Des milliers de sondes vers Alpha du Centaure
Doté d’un budget initial de 100 millions de dollars, le projet Breakthrough Starshot, porté par le milliardaire russe Youri Milner, avec l’appui de plusieurs scientifiques de renom, dont l’astrophysicien britannique Stephen Hawking et le physicien théoricien Freeman Dyson, a pour objectif d’envoyer des milliers de sondes spatiales d’environ 1 gramme, équipées de voiles solaires, vers Alpha du Centaure, le système stellaire le plus proche de nous, distant de 4,4 années-lumière.
Le faible poids de ces sondes, allié à la puissance de lasers terrestres utilisé pour les propulser (d’une puissance atteignant 100 GW), permettrait à ces objets d’atteindre 20 % de la vitesse de la lumière et ainsi de pouvoir nous retourner, d’ici une vingtaine d’années, des images des exoplanètes orbitant autour d’Alpha du Centaure.

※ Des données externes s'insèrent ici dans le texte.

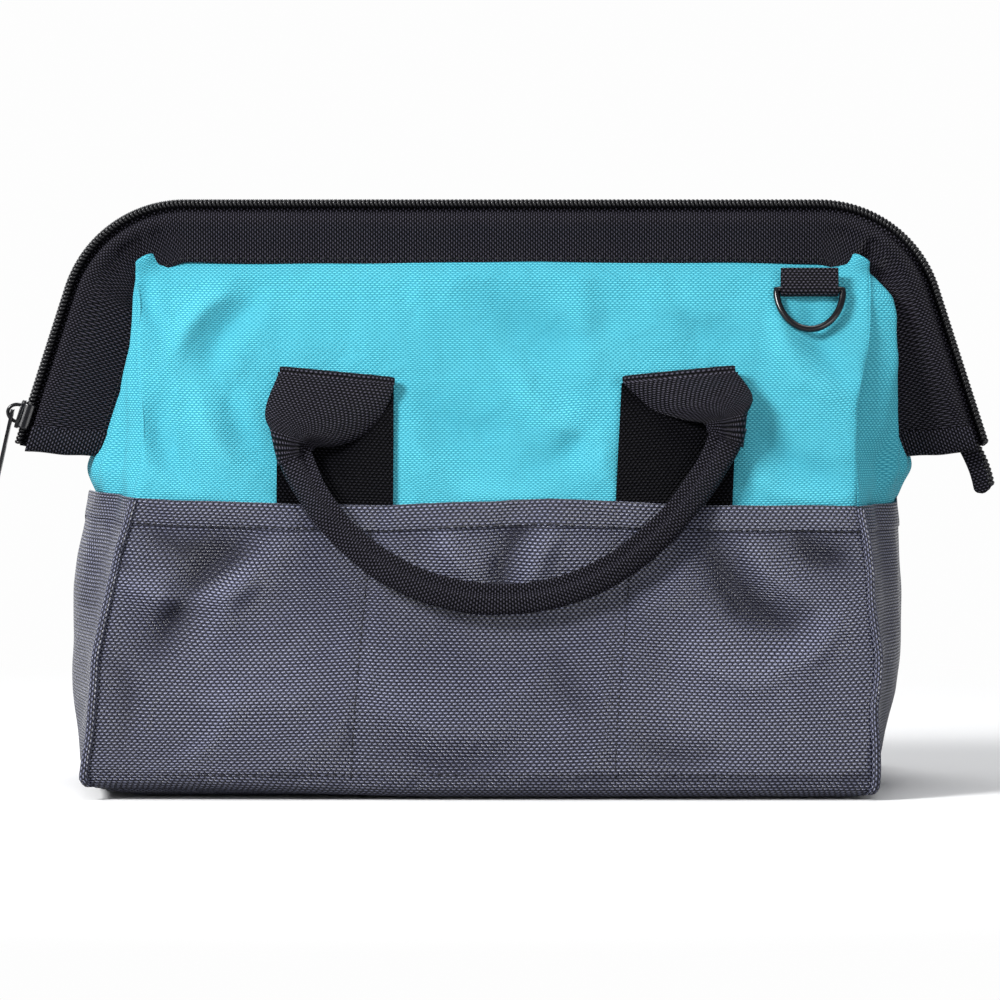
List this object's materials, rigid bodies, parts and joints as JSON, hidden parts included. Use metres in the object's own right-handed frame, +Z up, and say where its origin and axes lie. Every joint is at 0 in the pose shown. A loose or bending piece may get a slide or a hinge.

S’il fallait utiliser des méthodes de propulsion conventionnelles (propulsion chimique, fission, fusion, fusion matière/antimatière) un tel voyage prendrait plusieurs centaines d’années.
Dirigé par l’ingénieur aérospatial Pete Worden, ce projet fait partie du programme Breakthrough Initiatives, qui comprend également un programme de recherche d’émissions radio ou laser en provenance d’étoiles proches et qui seraient la manifestation de civilisations extraterrestres.
 
Premiers résultats de Lisa Pathfinder
Dans le contexte de la découverte des ondes gravitationnelles, la sonde spatiale Lisa Pathfinder, lancée le 3 décembre afin de vérifier la faisabilité du projet eLISA, dont l’objectif est de mesurer dans l’espace, à l’aide de trois lasers longs d’un million de kilomètres chacun, le passage d’ondes gravitationnelles, a donné ses premiers résultats. À savoir qu’il est possible de maintenir dans l’espace, en chute libre et avec une très grande précision, deux masses de manière à ce que l’écart entre elles ne soit modifié que par le passage d’une onde gravitationnelle.